The blind fastening system can also be loosened by depressing the drive 9, to overcome the spring 32 to retract the key 6 from slot 5 and by then rotating the drive 9 in a suitable direction in its depressed state to drive and rotate the worm gear 8 via the slotted hole 31 and coupling pin 30, which then meshes with and rotates the worm gear wheel 7, which enables the threaded rod 60 to rotate and uncouple/unscrew from the conical nut 70 which is restricted from rotation by means of a restricting extension at 33 and retained in place by the movable fingers at 36. The blind fastening system will revert back to a lineal guided threaded rod 60 movement once the retracted key 6 is released and the threaded rod 60 rotates until the released key 6 locates back into the slot 5 of the threaded rod 60. VARIATIONS

It will be realised that the foregoing has been given by way of illustrative example only and that all other modifications and variations as would be apparent to persons skilled in the art are deemed to fall within the broad scope and ambit of the invention as herein set forth.

For example the anchor plates 11 & 12 may pivot laterally rather than slide laterally apart in order to accept the conical nut 70. Further the threaded rod’s lineal guide may be an integrated flat surface as part of the threaded rod instead of a slot 5 and the containing structure, shaped to suit the integrated flat surface instead of a key 6. Also, the function that allows the key 6 to be engaged and disengaged, can be removed and a permanent key 6 integrated into structure of the first part which will then restrict the threaded rod to linear movement only.

The anchor plates 11 & 12 may be multiple or singular which slide laterally or pivot laterally or move in other planes to accept the conical nut 70. Alternatively anchor plates may be configured to the first part of the blind fastening system and may act on the conical nut and threaded rod configured to the second part of the blind fastening system. Also the driven worm gear wheel 7 and driving worm gear 8 may be in the form of general spur gears or helical spur gears including bevel and pinion type gears, even toothed belt & pulley combinations, all types of drive systems to facilitate fastening in different planes and angles and with different ratios.

Further to the blind fastening system, more than one driven gear 7 and driving gear 8 set may be used in sequence with another assembled gear set to facilitate configurations that require more compound fastening planes due a variety of constraints. An example may be a blind fastening system where two approximate right angle blind fastening system can be used in tandem to form a Z, II or C configuration. The number of blind tandem fastening systems used in sequence can be unlimited. Further to the blind fastening system as in Figure 4, the first part of the blind fastening system and second part of the blind fastening system may be adapted to be removably secured not only to members as set out in this specification, but also to other structures that may need securing such as equipment to any type of structure, for example, where the second part of the blind fastening system is mounted in a wall structure and the first part of the blind fastening system is mounted to equipment and the equipment is then secured to the wall via an a small pluggable aperture positioned outside the line of sight.

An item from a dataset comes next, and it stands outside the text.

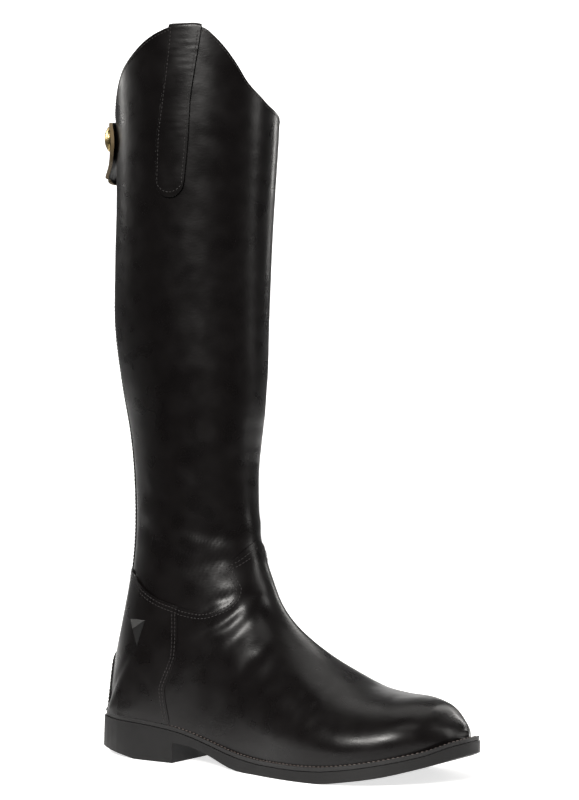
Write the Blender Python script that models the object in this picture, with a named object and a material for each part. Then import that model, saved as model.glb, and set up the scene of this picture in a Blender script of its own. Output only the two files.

The blind fastening system may also be integrated into an exposed timber beam where it connects to columns protected with passive fire systems. The blind fastening system will be isolated from heat transfer via conduction as there will be no exposed fasteners and any small access hole can be plugged with fire retardant to maintain fire rating integrity and rely on the exposed beam’s charring properties to achieve suitable fire ratings.

Also, an alternative to a friction collar can be a coarse surface such as knurling, utilised between the anchor plates and the clamping surfaces, to prevent the anchor plates from moving under lateral load. Accurate alignment aids in the form of stationary or spring loaded/retractable dowel locating pins 23 can also be integrated into the structure 14 of the second part and the dowel locating pin mating apertures 24 into structure 10 of first part. Also, the conical nut 70 could easily form part of the threaded rod 60 to form a single unit or threaded partially to lock against the threaded rod.

In yet a further variation of the invention, a structure containing a stationary captured nut, a conical nut with a reverse thread, a threaded rod with a reverse thread on the end to suite the conical nut. The threaded rod complete with the conical nut travels linearly via the matched captured nut when the threaded rod rotates by means of a tool via an axial tooling interface as the first part and; a separate structure as the second part, containing anchor plates with springs and spring supports to act on and retain the conical nut of the first part.

Even further the blind fastening system may be electronically adapted with specialised digital features including electric drive motors, batteries, hydraulics, control sensors, depth indicators and micro cameras for identifying full engagement; these features may be captured within the members and may be activated using hardwiring or wireless type technology.

Also, the blind fastening system’s second part may make use of a remote mechanism controlled by the assembler, to adjust the aperture open or closed by shifting the anchor plates laterally, to allow the conical nut of the first part to be either released or captured when the fastening system is in an engaged, but loosened state.

All such variations fall within the scope of the present invention. Throughout the description and claims to this specification the word “comprise” and variations of that word such as “comprises” and “comprising” are not intended to exclude other additives components integers or steps.

The reference in this specification to any prior publication (or information derived from it), or to any matter which is known, is not, and should not be taken as an acknowledgement or admission or any other form of suggestion that the prior publication (or information derived from it) or known matter forms part of the common general knowledge in the field of endeavour to which this specification relates.